» Request:
Return the whole listing exactly as it stands.

— start Provided data —

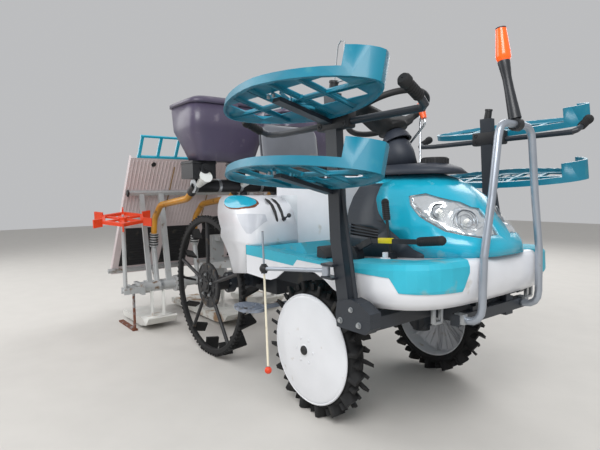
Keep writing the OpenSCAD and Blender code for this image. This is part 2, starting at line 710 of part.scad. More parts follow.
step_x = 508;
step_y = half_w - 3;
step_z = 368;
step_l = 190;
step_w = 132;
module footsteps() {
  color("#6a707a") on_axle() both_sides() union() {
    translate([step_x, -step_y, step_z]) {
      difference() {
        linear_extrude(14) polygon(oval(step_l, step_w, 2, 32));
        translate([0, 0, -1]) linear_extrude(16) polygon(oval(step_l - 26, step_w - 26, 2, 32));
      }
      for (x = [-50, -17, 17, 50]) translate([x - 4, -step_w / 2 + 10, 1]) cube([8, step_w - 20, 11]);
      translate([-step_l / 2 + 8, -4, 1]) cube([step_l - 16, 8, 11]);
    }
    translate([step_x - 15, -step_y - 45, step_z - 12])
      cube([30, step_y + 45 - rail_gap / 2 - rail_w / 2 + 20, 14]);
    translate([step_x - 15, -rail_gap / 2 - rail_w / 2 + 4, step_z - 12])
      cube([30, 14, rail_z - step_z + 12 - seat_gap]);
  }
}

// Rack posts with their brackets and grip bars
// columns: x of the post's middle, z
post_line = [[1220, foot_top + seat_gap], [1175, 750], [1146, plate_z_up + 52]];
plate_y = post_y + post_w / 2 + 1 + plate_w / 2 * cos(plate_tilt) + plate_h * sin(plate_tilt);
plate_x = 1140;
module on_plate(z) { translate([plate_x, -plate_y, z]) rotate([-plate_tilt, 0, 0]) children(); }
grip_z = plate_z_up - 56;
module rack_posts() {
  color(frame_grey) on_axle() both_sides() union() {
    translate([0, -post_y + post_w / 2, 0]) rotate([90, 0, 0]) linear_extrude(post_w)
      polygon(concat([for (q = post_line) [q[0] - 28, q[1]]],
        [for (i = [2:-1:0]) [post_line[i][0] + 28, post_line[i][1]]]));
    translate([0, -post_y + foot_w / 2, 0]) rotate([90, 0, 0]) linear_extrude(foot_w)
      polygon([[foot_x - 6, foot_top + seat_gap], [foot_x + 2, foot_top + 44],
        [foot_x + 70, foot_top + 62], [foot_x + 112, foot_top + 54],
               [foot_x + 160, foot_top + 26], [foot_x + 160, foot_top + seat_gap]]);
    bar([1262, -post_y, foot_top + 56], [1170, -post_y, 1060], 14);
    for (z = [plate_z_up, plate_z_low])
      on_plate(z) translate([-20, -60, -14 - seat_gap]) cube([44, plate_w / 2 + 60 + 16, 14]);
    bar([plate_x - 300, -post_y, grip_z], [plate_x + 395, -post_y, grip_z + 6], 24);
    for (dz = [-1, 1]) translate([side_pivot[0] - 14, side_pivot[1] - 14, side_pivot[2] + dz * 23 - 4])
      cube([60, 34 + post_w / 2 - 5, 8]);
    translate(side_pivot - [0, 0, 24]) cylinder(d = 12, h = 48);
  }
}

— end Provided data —

» Right answer:
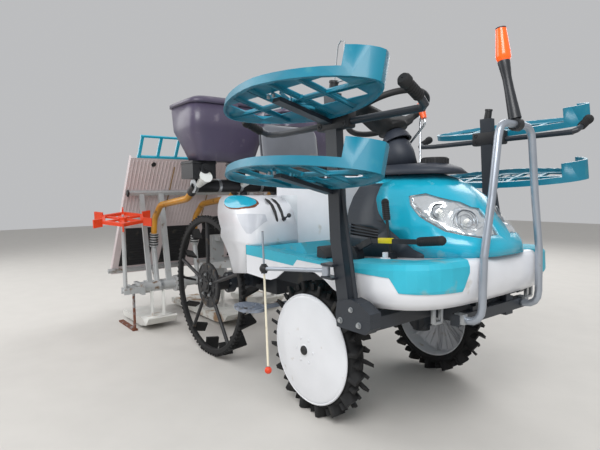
Keep writing the OpenSCAD and Blender code for this image. This is part 2, starting at line 710 of part.scad. More parts follow.
step_x = 508;
step_y = half_w - 3;
step_z = 368;
step_l = 190;
step_w = 132;
module footsteps() {
  color("#6a707a") on_axle() both_sides() union() {
    translate([step_x, -step_y, step_z]) {
      difference() {
        linear_extrude(14) polygon(oval(step_l, step_w, 2, 32));
        translate([0, 0, -1]) linear_extrude(16) polygon(oval(step_l - 26, step_w - 26, 2, 32));
      }
      for (x = [-50, -17, 17, 50]) translate([x - 4, -step_w / 2 + 10, 1]) cube([8, step_w - 20, 11]);
      translate([-step_l / 2 + 8, -4, 1]) cube([step_l - 16, 8, 11]);
    }
    translate([step_x - 15, -step_y - 45, step_z - 12])
      cube([30, step_y + 45 - rail_gap / 2 - rail_w / 2 + 20, 14]);
    translate([step_x - 15, -rail_gap / 2 - rail_w / 2 + 4, step_z - 12])
      cube([30, 14, rail_z - step_z + 12 - seat_gap]);
  }
}

// Rack posts with their brackets and grip bars
// columns: x of the post's middle, z
post_line = [[1220, foot_top + seat_gap], [1175, 750], [1146, plate_z_up + 52]];
plate_y = post_y + post_w / 2 + 1 + plate_w / 2 * cos(plate_tilt) + plate_h * sin(plate_tilt);
plate_x = 1140;
module on_plate(z) { translate([plate_x, -plate_y, z]) rotate([-plate_tilt, 0, 0]) children(); }
grip_z = plate_z_up - 56;
module rack_posts() {
  color(frame_grey) on_axle() both_sides() union() {
    translate([0, -post_y + post_w / 2, 0]) rotate([90, 0, 0]) linear_extrude(post_w)
      polygon(concat([for (q = post_line) [q[0] - 28, q[1]]],
        [for (i = [2:-1:0]) [post_line[i][0] + 28, post_line[i][1]]]));
    translate([0, -post_y + foot_w / 2, 0]) rotate([90, 0, 0]) linear_extrude(foot_w)
      polygon([[foot_x - 6, foot_top + seat_gap], [foot_x + 2, foot_top + 44],
        [foot_x + 70, foot_top + 62], [foot_x + 112, foot_top + 54],
               [foot_x + 160, foot_top + 26], [foot_x + 160, foot_top + seat_gap]]);
    bar([1262, -post_y, foot_top + 56], [1170, -post_y, 1060], 14);
    for (z = [plate_z_up, plate_z_low])
      on_plate(z) translate([-20, -60, -14 - seat_gap]) cube([44, plate_w / 2 + 60 + 16, 14]);
    bar([plate_x - 300, -post_y, grip_z], [plate_x + 395, -post_y, grip_z + 6], 24);
    for (dz = [-1, 1]) translate([side_pivot[0] - 14, side_pivot[1] - 14, side_pivot[2] + dz * 23 - 4])
      cube([60, 34 + post_w / 2 - 5, 8]);
    translate(side_pivot - [0, 0, 24]) cylinder(d = 12, h = 48);
  }
}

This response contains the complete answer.